> Problem details
Reproduce the data in its entirety, exactly as supplied.

> Information supplied
- - -

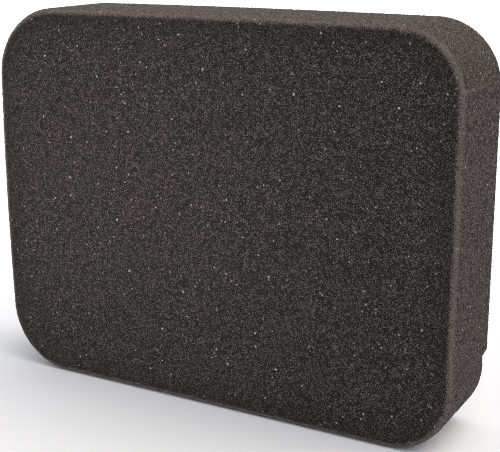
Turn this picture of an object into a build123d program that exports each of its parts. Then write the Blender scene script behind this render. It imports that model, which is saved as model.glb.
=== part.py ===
from build123d import *
import os

# Foam air filter element: one block of open-cell foam, cut from a sheet, standing on a long edge.
# Millimetres, +Z up. X runs along the width, Y through the thickness, and -Y is the side that the
# air enters. The origin is at the middle of the underside.

width = 150.0
height = 115.0
thickness = 30.0
corner_radius = 18.0  # the four corners of the outline
rim_radius = 1.5  # the soft rounding all round each face, where the foam was cut

os.makedirs("parts", exist_ok=True)

rear_face = Plane.XZ.offset(-thickness / 2)

with BuildPart() as foam_element:
    with BuildSketch(rear_face):
        with Locations((0, height / 2)):
            RectangleRounded(width, height, corner_radius)
    extrude(amount=thickness)
    flat_faces = foam_element.faces().filter_by(Axis.Y)
    fillet(flat_faces.edges(), rim_radius)

foam_element.part.label = "foam_element"
export_step(foam_element.part, "parts/foam_element.step")
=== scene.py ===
import math
import random

import bmesh
import bpy
from mathutils import Matrix, Vector


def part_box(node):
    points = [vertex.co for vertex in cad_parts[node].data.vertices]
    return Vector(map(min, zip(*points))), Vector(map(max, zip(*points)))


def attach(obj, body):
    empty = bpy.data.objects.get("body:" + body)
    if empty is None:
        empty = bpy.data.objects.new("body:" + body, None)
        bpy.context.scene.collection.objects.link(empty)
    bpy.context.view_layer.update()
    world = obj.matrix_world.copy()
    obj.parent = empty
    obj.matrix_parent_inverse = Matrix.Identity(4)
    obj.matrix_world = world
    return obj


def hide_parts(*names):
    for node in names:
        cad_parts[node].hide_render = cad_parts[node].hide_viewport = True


# Foam air filter element: a block of open-cell polyurethane foam, cut from a sheet and standing on a
# long edge. Everything is in metres. The block is one piece, and its skin is the real open-cell
# surface: a net of struts round pits, cell by cell.

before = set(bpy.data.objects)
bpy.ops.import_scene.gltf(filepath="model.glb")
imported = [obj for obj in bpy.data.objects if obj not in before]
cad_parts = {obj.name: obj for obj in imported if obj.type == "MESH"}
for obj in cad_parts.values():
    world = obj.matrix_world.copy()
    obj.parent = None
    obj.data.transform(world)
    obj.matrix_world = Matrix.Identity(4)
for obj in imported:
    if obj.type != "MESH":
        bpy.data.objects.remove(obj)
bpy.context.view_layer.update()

MM = 0.001

# The block, beyond what its box says. Soft foam isn't cut quite true: no two corners match, the left
# end bellies out and the top is a little crowned. The corners go by the side they are on: right or
# not, top or not.
CORNER_RADIUS = {
    (True, True): 18.3 * MM,
    (False, True): 20.5 * MM,
    (False, False): 19.4 * MM,
    (True, False): 18.7 * MM,
}
BLANK_CORNER_RADIUS = 18 * MM
BLANK_CORNER_SEGMENTS = 16
RIM_RADIUS = 2.0 * MM
LEFT_BELLY = 1.4 * MM
TOP_CROWN = 0.5 * MM

# A faint pale line crosses the right end, where the knife went from the straight to the corner. It
# fades out towards the rear face.
KNIFE_MARK_HEIGHT = 99.3 * MM
KNIFE_MARK_WIDTH = 0.45 * MM

# At the lower right corner the knife went in again. The corner is cut deeper than the straight end,
# with a ledge between them that is deepest at the rear, and the cut left a nick half way across.
# The reach is how far in from the outline the faces give way to it.
LEDGE_HEIGHT = 23 * MM
LEDGE_SLOPE = 2.4 * MM
LEDGE_DEPTH = 1.5 * MM
LEDGE_REACH = 8 * MM
NICK_HEIGHT = 8.5 * MM
NICK_LENGTH = 7 * MM
NICK_WIDTH = 1.8 * MM
NICK_DEPTH = 1.3 * MM

# On the two faces the struts are darker in a band just inside the rim.
DULL_BAND_WIDTH = 7 * MM

# The foam: 30 pores to the inch, or a cell every 0.85 mm. The knife takes most cells off their middle,
# so the cut shows an opening about every 0.7 mm. Each corner of the net makes three openings.
# The net starts on a regular pitch, is shaken along the surface, and is then evened out in rounds.
NET_PITCH = 1.17 * MM
NET_SHAKE = 0.5 * NET_PITCH
NET_ROUNDS = 3
SMOOTHING = 0.5
CORNER_CUT_PERCENT = 100 / 3
STRUT_WIDTH = 0.10 * MM
WIDEST_STRUT_SHARE = 0.5
STRUT_UNEVENNESS = 0.19 * MM
PIT_DEPTH = 0.42 * MM
PIT_RADIUS = 0.34 * MM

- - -

> Response to this task
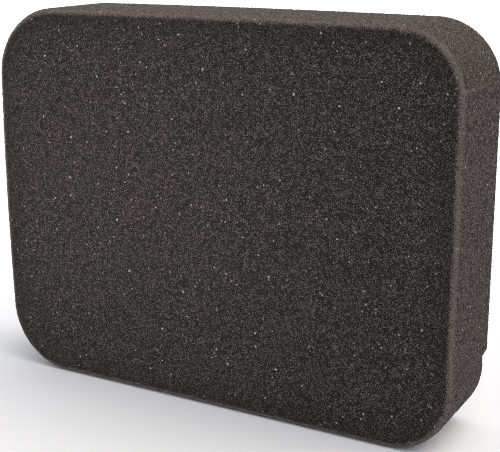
Turn this picture of an object into a build123d program that exports each of its parts. Then write the Blender scene script behind this render. It imports that model, which is saved as model.glb.
=== part.py ===
from build123d import *
import os

# Foam air filter element: one block of open-cell foam, cut from a sheet, standing on a long edge.
# Millimetres, +Z up. X runs along the width, Y through the thickness, and -Y is the side that the
# air enters. The origin is at the middle of the underside.

width = 150.0
height = 115.0
thickness = 30.0
corner_radius = 18.0  # the four corners of the outline
rim_radius = 1.5  # the soft rounding all round each face, where the foam was cut

os.makedirs("parts", exist_ok=True)

rear_face = Plane.XZ.offset(-thickness / 2)

with BuildPart() as foam_element:
    with BuildSketch(rear_face):
        with Locations((0, height / 2)):
            RectangleRounded(width, height, corner_radius)
    extrude(amount=thickness)
    flat_faces = foam_element.faces().filter_by(Axis.Y)
    fillet(flat_faces.edges(), rim_radius)

foam_element.part.label = "foam_element"
export_step(foam_element.part, "parts/foam_element.step")
=== scene.py ===
import math
import random

import bmesh
import bpy
from mathutils import Matrix, Vector


def part_box(node):
    points = [vertex.co for vertex in cad_parts[node].data.vertices]
    return Vector(map(min, zip(*points))), Vector(map(max, zip(*points)))


def attach(obj, body):
    empty = bpy.data.objects.get("body:" + body)
    if empty is None:
        empty = bpy.data.objects.new("body:" + body, None)
        bpy.context.scene.collection.objects.link(empty)
    bpy.context.view_layer.update()
    world = obj.matrix_world.copy()
    obj.parent = empty
    obj.matrix_parent_inverse = Matrix.Identity(4)
    obj.matrix_world = world
    return obj


def hide_parts(*names):
    for node in names:
        cad_parts[node].hide_render = cad_parts[node].hide_viewport = True


# Foam air filter element: a block of open-cell polyurethane foam, cut from a sheet and standing on a
# long edge. Everything is in metres. The block is one piece, and its skin is the real open-cell
# surface: a net of struts round pits, cell by cell.

before = set(bpy.data.objects)
bpy.ops.import_scene.gltf(filepath="model.glb")
imported = [obj for obj in bpy.data.objects if obj not in before]
cad_parts = {obj.name: obj for obj in imported if obj.type == "MESH"}
for obj in cad_parts.values():
    world = obj.matrix_world.copy()
    obj.parent = None
    obj.data.transform(world)
    obj.matrix_world = Matrix.Identity(4)
for obj in imported:
    if obj.type != "MESH":
        bpy.data.objects.remove(obj)
bpy.context.view_layer.update()

MM = 0.001

# The block, beyond what its box says. Soft foam isn't cut quite true: no two corners match, the left
# end bellies out and the top is a little crowned. The corners go by the side they are on: right or
# not, top or not.
CORNER_RADIUS = {
    (True, True): 18.3 * MM,
    (False, True): 20.5 * MM,
    (False, False): 19.4 * MM,
    (True, False): 18.7 * MM,
}
BLANK_CORNER_RADIUS = 18 * MM
BLANK_CORNER_SEGMENTS = 16
RIM_RADIUS = 2.0 * MM
LEFT_BELLY = 1.4 * MM
TOP_CROWN = 0.5 * MM

# A faint pale line crosses the right end, where the knife went from the straight to the corner. It
# fades out towards the rear face.
KNIFE_MARK_HEIGHT = 99.3 * MM
KNIFE_MARK_WIDTH = 0.45 * MM

# At the lower right corner the knife went in again. The corner is cut deeper than the straight end,
# with a ledge between them that is deepest at the rear, and the cut left a nick half way across.
# The reach is how far in from the outline the faces give way to it.
LEDGE_HEIGHT = 23 * MM
LEDGE_SLOPE = 2.4 * MM
LEDGE_DEPTH = 1.5 * MM
LEDGE_REACH = 8 * MM
NICK_HEIGHT = 8.5 * MM
NICK_LENGTH = 7 * MM
NICK_WIDTH = 1.8 * MM
NICK_DEPTH = 1.3 * MM

# On the two faces the struts are darker in a band just inside the rim.
DULL_BAND_WIDTH = 7 * MM

# The foam: 30 pores to the inch, or a cell every 0.85 mm. The knife takes most cells off their middle,
# so the cut shows an opening about every 0.7 mm. Each corner of the net makes three openings.
# The net starts on a regular pitch, is shaken along the surface, and is then evened out in rounds.
NET_PITCH = 1.17 * MM
NET_SHAKE = 0.5 * NET_PITCH
NET_ROUNDS = 3
SMOOTHING = 0.5
CORNER_CUT_PERCENT = 100 / 3
STRUT_WIDTH = 0.10 * MM
WIDEST_STRUT_SHARE = 0.5
STRUT_UNEVENNESS = 0.19 * MM
PIT_DEPTH = 0.42 * MM
PIT_RADIUS = 0.34 * MM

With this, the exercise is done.